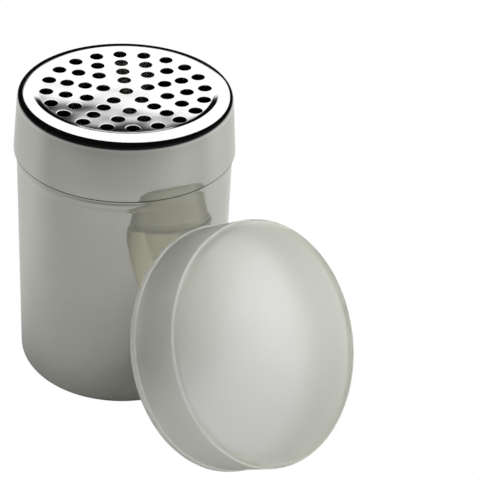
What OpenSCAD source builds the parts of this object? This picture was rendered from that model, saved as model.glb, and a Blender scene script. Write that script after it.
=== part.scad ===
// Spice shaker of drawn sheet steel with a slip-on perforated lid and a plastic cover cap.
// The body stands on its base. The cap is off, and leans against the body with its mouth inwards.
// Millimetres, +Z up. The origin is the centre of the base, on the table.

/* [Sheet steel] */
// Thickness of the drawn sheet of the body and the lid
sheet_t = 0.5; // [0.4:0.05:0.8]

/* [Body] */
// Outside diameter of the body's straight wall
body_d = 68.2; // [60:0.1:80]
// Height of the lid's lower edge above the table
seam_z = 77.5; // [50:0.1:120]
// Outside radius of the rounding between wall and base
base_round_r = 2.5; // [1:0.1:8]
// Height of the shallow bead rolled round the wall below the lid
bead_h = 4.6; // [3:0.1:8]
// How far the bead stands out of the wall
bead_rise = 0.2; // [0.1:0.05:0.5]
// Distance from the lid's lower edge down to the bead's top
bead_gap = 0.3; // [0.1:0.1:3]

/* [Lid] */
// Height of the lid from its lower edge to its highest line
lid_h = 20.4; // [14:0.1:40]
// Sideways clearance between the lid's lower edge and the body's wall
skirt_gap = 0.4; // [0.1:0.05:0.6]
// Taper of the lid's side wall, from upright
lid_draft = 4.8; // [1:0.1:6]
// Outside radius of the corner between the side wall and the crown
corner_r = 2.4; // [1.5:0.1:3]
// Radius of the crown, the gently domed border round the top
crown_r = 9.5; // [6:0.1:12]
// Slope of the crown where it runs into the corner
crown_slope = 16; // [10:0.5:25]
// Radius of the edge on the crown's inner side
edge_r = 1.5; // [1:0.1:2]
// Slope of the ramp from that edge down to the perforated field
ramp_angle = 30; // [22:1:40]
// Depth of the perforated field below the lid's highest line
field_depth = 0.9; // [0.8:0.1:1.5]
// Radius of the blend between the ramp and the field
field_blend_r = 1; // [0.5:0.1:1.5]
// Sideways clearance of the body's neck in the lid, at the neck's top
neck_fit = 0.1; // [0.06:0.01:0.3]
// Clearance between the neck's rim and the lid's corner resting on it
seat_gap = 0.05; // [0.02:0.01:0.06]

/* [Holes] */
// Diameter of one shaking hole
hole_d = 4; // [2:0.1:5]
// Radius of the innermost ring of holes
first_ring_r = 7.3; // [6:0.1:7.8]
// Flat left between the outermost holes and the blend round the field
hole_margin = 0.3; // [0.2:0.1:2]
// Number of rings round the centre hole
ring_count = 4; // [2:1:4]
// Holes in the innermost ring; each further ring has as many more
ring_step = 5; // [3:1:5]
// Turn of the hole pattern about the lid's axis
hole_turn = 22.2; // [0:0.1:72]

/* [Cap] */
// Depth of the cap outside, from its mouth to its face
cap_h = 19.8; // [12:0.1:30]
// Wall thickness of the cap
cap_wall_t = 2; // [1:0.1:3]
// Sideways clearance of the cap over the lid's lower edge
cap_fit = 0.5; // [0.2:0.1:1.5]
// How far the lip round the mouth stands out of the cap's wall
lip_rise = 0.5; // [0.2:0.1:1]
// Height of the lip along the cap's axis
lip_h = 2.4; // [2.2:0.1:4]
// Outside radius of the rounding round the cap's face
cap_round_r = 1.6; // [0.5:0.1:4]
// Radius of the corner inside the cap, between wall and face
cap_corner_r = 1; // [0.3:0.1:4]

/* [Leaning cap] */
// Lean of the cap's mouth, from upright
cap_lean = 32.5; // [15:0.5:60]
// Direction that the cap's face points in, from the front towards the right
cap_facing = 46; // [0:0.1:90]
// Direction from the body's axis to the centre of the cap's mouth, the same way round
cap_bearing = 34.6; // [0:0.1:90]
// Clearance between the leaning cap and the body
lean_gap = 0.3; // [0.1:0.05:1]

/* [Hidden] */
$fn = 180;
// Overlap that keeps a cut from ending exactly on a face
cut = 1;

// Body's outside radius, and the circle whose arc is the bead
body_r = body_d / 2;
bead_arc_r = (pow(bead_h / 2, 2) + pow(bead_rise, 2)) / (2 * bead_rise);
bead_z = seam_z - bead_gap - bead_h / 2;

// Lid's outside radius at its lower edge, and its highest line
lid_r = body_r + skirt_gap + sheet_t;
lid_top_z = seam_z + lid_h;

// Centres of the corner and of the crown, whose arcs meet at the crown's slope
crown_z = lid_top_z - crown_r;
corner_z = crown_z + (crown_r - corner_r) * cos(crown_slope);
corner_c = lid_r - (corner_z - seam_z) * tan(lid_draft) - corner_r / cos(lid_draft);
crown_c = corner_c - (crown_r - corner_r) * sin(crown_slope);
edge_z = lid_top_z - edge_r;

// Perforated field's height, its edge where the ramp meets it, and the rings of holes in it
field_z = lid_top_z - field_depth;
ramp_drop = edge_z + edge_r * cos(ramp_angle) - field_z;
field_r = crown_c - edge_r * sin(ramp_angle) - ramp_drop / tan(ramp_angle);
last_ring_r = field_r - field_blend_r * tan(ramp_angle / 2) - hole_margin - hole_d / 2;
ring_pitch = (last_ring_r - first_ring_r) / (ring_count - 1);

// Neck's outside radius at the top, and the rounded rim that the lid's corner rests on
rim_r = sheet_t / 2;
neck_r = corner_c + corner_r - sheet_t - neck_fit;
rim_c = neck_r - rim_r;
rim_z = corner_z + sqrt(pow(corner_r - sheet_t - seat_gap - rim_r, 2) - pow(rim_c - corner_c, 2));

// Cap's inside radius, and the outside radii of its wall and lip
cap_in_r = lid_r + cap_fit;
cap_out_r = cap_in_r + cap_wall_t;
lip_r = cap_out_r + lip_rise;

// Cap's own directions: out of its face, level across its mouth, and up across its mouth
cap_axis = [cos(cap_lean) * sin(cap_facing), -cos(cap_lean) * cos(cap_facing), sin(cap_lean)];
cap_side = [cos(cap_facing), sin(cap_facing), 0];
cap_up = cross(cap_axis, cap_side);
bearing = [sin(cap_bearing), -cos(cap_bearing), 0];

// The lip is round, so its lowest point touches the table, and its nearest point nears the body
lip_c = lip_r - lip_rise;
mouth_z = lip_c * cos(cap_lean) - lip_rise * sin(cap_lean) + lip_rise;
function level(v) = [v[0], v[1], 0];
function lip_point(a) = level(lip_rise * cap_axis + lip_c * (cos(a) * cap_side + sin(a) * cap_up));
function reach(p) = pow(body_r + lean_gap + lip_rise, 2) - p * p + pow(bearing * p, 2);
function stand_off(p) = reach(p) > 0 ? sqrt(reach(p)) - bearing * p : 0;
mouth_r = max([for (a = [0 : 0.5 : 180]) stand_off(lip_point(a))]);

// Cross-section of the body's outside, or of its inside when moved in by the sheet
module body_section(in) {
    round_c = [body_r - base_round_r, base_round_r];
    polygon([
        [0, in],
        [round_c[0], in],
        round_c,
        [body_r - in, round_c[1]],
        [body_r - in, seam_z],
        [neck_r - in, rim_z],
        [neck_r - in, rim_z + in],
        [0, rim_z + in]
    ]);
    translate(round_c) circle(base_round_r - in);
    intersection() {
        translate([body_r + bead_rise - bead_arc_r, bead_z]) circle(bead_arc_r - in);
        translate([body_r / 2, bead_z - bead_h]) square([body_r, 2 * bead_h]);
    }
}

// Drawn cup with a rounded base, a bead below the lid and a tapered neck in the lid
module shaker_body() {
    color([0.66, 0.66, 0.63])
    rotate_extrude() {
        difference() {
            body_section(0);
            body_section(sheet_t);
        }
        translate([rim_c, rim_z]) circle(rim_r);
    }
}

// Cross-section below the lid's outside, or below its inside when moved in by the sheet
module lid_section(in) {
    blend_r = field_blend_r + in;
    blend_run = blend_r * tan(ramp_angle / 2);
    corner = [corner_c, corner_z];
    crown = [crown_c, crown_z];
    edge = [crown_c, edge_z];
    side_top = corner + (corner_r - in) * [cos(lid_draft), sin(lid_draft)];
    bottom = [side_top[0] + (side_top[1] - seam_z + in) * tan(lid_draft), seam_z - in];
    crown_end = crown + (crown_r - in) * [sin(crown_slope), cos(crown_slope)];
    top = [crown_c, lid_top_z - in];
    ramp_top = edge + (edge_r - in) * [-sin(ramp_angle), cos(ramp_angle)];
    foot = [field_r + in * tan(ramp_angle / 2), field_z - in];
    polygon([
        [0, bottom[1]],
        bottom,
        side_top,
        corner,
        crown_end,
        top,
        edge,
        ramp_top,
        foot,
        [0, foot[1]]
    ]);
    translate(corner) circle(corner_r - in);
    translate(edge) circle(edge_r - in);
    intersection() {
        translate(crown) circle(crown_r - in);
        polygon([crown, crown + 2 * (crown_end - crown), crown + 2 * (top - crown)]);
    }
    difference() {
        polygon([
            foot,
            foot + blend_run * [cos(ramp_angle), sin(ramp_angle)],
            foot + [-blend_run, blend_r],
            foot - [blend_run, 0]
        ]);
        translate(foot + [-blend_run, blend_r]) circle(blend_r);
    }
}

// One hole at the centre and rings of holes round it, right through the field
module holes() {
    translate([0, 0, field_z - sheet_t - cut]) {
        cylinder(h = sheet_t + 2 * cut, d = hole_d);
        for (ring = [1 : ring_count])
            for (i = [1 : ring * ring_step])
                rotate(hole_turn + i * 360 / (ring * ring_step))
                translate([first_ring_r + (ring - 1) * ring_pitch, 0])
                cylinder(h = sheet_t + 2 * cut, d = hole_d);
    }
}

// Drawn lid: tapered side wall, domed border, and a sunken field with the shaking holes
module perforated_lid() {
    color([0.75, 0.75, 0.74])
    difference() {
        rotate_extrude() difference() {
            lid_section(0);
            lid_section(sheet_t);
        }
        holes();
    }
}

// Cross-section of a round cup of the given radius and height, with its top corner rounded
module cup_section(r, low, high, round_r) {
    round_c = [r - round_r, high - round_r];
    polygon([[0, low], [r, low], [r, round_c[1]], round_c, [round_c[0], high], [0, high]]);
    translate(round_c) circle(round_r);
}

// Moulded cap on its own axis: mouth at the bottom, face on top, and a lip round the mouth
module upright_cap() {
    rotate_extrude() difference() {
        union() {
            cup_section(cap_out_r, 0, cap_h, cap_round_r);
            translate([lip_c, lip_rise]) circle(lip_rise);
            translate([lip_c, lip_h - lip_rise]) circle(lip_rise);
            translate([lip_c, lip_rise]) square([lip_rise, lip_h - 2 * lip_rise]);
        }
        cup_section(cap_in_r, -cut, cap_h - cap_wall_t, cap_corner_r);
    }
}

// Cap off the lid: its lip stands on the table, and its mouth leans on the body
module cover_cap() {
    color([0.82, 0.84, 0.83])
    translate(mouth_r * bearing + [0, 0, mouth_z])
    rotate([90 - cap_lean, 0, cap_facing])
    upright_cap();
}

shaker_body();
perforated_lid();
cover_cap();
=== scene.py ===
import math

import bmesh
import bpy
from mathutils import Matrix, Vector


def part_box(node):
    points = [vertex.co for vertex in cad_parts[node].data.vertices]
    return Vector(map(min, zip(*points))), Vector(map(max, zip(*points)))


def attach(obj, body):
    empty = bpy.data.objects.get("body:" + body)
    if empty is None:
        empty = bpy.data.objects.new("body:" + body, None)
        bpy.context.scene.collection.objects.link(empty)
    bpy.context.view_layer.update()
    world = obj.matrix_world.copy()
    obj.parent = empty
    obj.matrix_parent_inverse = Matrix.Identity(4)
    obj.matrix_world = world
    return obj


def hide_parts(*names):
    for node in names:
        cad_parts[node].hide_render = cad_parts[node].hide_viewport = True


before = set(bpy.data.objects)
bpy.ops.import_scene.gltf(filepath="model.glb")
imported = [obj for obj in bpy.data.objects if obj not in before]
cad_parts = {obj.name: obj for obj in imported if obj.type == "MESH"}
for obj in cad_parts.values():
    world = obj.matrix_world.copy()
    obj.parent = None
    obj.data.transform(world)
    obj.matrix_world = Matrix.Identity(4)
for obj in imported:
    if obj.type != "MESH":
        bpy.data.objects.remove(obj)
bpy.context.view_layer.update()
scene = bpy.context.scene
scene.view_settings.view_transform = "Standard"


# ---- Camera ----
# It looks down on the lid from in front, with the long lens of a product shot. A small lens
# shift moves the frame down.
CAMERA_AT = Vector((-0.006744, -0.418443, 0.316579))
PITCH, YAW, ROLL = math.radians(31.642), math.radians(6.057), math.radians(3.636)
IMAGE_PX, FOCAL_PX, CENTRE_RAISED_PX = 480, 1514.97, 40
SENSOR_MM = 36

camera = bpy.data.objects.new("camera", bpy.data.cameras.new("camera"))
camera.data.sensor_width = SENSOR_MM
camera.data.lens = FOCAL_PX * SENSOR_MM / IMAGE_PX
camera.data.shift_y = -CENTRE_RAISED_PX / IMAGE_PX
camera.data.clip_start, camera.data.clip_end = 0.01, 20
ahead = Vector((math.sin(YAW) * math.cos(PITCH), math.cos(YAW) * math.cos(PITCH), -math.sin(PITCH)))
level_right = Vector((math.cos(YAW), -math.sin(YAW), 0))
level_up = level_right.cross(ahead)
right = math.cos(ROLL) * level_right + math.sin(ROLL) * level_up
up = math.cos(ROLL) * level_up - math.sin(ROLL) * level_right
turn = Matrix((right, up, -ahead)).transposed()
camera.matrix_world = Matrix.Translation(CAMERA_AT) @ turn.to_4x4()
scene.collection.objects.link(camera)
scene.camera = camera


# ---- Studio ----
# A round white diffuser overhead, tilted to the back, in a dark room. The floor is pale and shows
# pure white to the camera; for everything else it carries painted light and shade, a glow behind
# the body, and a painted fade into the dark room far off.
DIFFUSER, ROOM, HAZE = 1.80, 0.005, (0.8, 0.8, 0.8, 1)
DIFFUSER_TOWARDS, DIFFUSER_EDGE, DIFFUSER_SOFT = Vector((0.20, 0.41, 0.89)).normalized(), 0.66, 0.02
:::
* _WHAT TO WORK ON_
Each line from the top of the material above through the line with "sheet_t = 0.5; // [0.4:0.05:0.8]" must be echoed exactly, and no other line.

* _REPLY_
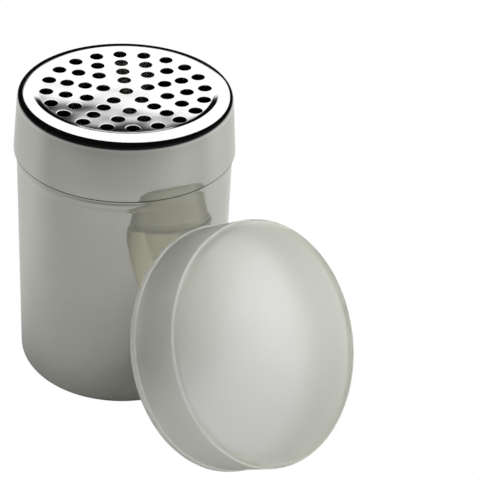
What OpenSCAD source builds the parts of this object? This picture was rendered from that model, saved as model.glb, and a Blender scene script. Write that script after it.
=== part.scad ===
// Spice shaker of drawn sheet steel with a slip-on perforated lid and a plastic cover cap.
// The body stands on its base. The cap is off, and leans against the body with its mouth inwards.
// Millimetres, +Z up. The origin is the centre of the base, on the table.

/* [Sheet steel] */
// Thickness of the drawn sheet of the body and the lid
sheet_t = 0.5; // [0.4:0.05:0.8]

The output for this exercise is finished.